Due vicende giudiziarie hanno dominato la scena politica e mediatica: l’inchiesta della Procura di Milano sulla discussa gestione urbanistica della Capitale finanziaria, con 74 indagati tra cui il sindaco Sala (Pd); e il ricorso in Cassazione della Procura di Palermo contro l’assoluzione in primo grado del ministro Salvini, per il “blocco” in alto mare della Open Arms, piena di profughi (compresi donne e bambini).

Sulla tempesta scatenatasi su Milano le reazioni politiche si sono prevalentemente divise in colpevolisti e innocentisti (sottovalutando il compito costituzionale della Magistratura), con due eccezioni di segno opposto: la premier Giorgia Meloni e il leader pentastellato Giuseppe Conte. La Presidente del Consiglio ha escluso le dimissioni di Sala, smentendo la campagna contraria del destra-centro perché l’iscrizione nel registro degli indagati non significa “de facto” colpevolezza. Ovviamente la Meloni pensava ai suoi inquisiti difesi a spada tratta: dalla ministra Santanchè al sottosegretario Delmastro… Ma, secondo alcuni media, la prudenza è dettata anche dall’esigenza di non “rompere” con l’opposizione in un frangente politico molto difficile, per le guerre e lo scontro sui dazi.
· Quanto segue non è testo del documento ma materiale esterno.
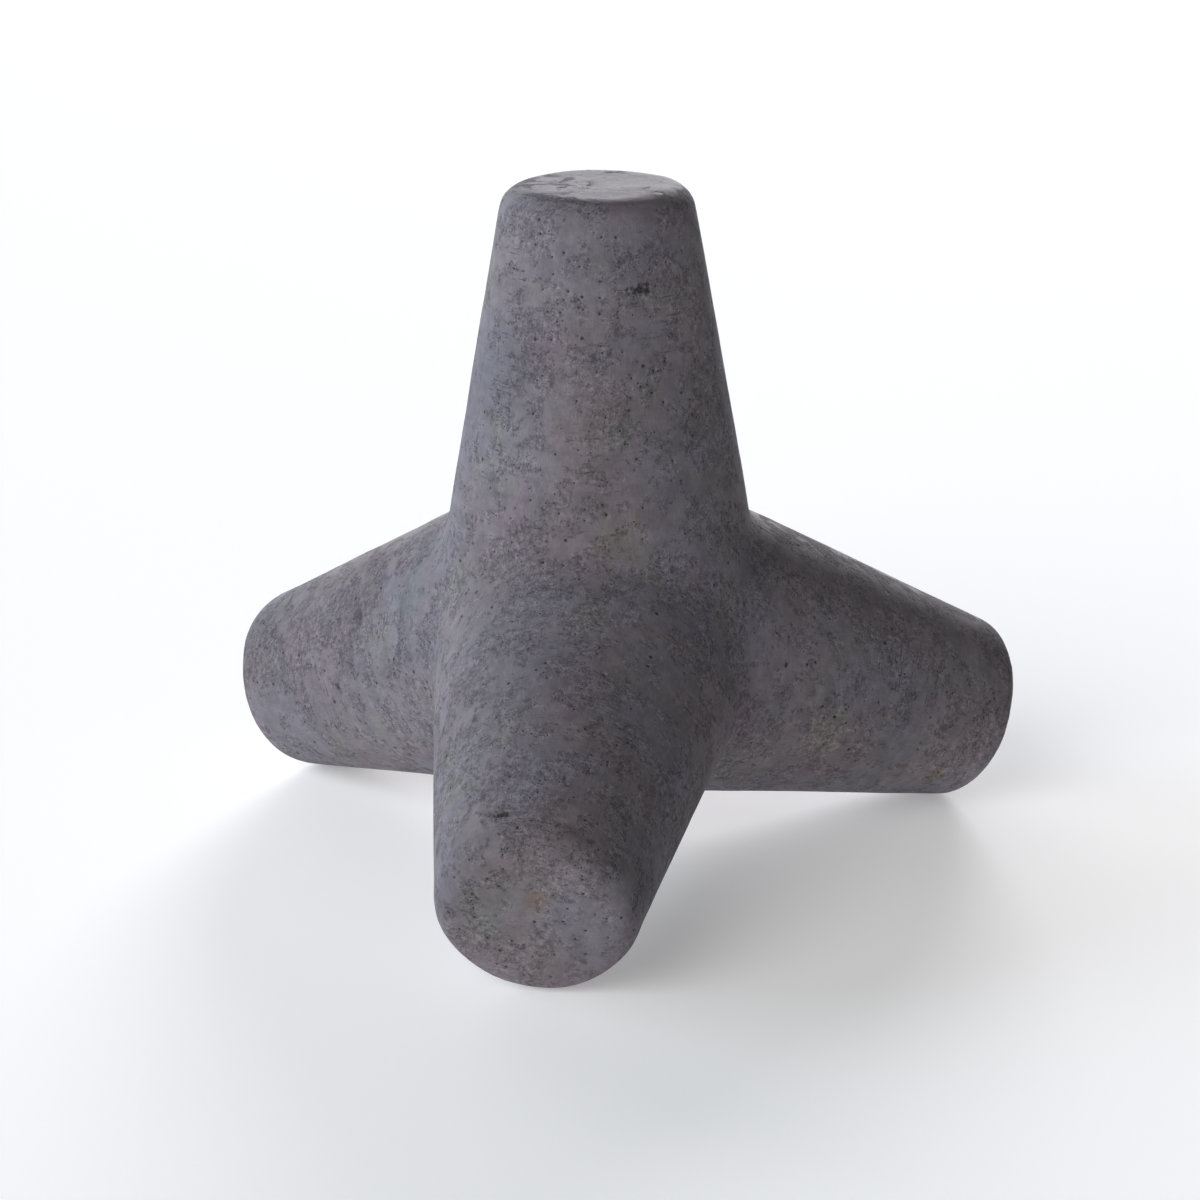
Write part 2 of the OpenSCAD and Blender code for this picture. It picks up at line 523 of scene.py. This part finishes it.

Scelta opposta dell’ex premier Conte: pur appartenendo al “campo largo” è stato in prima fila con il sindaco Sala, chiedendone le dimissioni; analoga linea hanno assunto i senatori M5S e Palazzo Madama, rischiando lo scontro aperto con i Dem; gli attacchi più duri contro le scelte della Schlein vengono ogni giorno da “Il Fatto quotidiano”, vicino agli ex grillini. In questo modo Conte conferma la sua competizione con la segretaria dem per la guida del centro-sinistra: si muove un po’ come Craxi con Forlani ai tempi della prima Repubblica, al di là del rapporto di forza elettorale. Un aperto potere di veto.

Ed anche a Torino permane il “no” del M5S, con Appendino, alla riconferma del sindaco Lo Russo, ponendo altri problemi alla gestione del “campo largo” nel voto del 2027. La stessa vicenda giudiziaria che ha coinvolto l’onorevole Mauro Laus, l’assessore Mimmo Carretta e la presidente del Consiglio comunale Maria Grazia Grippo, vede tra i più critici i pentastellati.

Ma la crisi più rilevante tra M5S e Pd riguarda la politica estera: uniti, giustamente, contro la barbarie di Netanyahu a Gaza, Dem e Grillini sono su fronti opposti sul conflitto russo-ucraino, per la confermata linea neutralista del M5S. Ancora in questi giorni, di fronte alla revoca del concerto a Caserta dell’artista russo Georgiev, fedelissimo di Putin, i componenti pentastellati dalla Commissione Cultura hanno protestato contro la decisione, difendendo Georgiev. È poi permanente il dissenso sull’Europa e sul ruolo del Governo di Ursula von der Leyen.

In questo contesto riprende fiato nel Pd la spinta a ricreare una nuova formazione di centro-sinistra, come la Margherita, su iniziativa dei riformisti; anche l’ex ministro Dario Franceschini, pur restando nel Pd, avrebbe dato l’ok all’operazione.

Nel destra-centro si differenzia ancora una volta la Lega, con la difesa – sulla medesima linea del M5S – del maestro Georgiev e, soprattutto, con l’aperta dichiarazione del vice-segretario Vannacci a favore di Putin (ed un richiamo al Duce!).

La Meloni, tuttavia, pare principalmente preoccupata, secondo una dichiarazione del ministro Foti, dalle difficili trattative tra l’Europa e gli Stati Uniti sui dazi (la scadenza è il primo agosto). Le notizie filtrate da Bruxelles parlano di pretese altissime da parte di Trump, con dazi al 15-20%, che sarebbero una mazzata per l’economia europea e italiana. In tal caso l’Unione Europea dovrebbe reagire con forza, ponendo il governo italiano nell’obbligo di scegliere tra la fedeltà europeista e l’amicizia politica con la Casa Bianca.

Sarebbe un terremoto per la politica italiana e aprirebbe la strada al dovere della solidarietà nazionale per salvare il Paese, secondo le ribadite dichiarazioni del Presidente della Repubblica.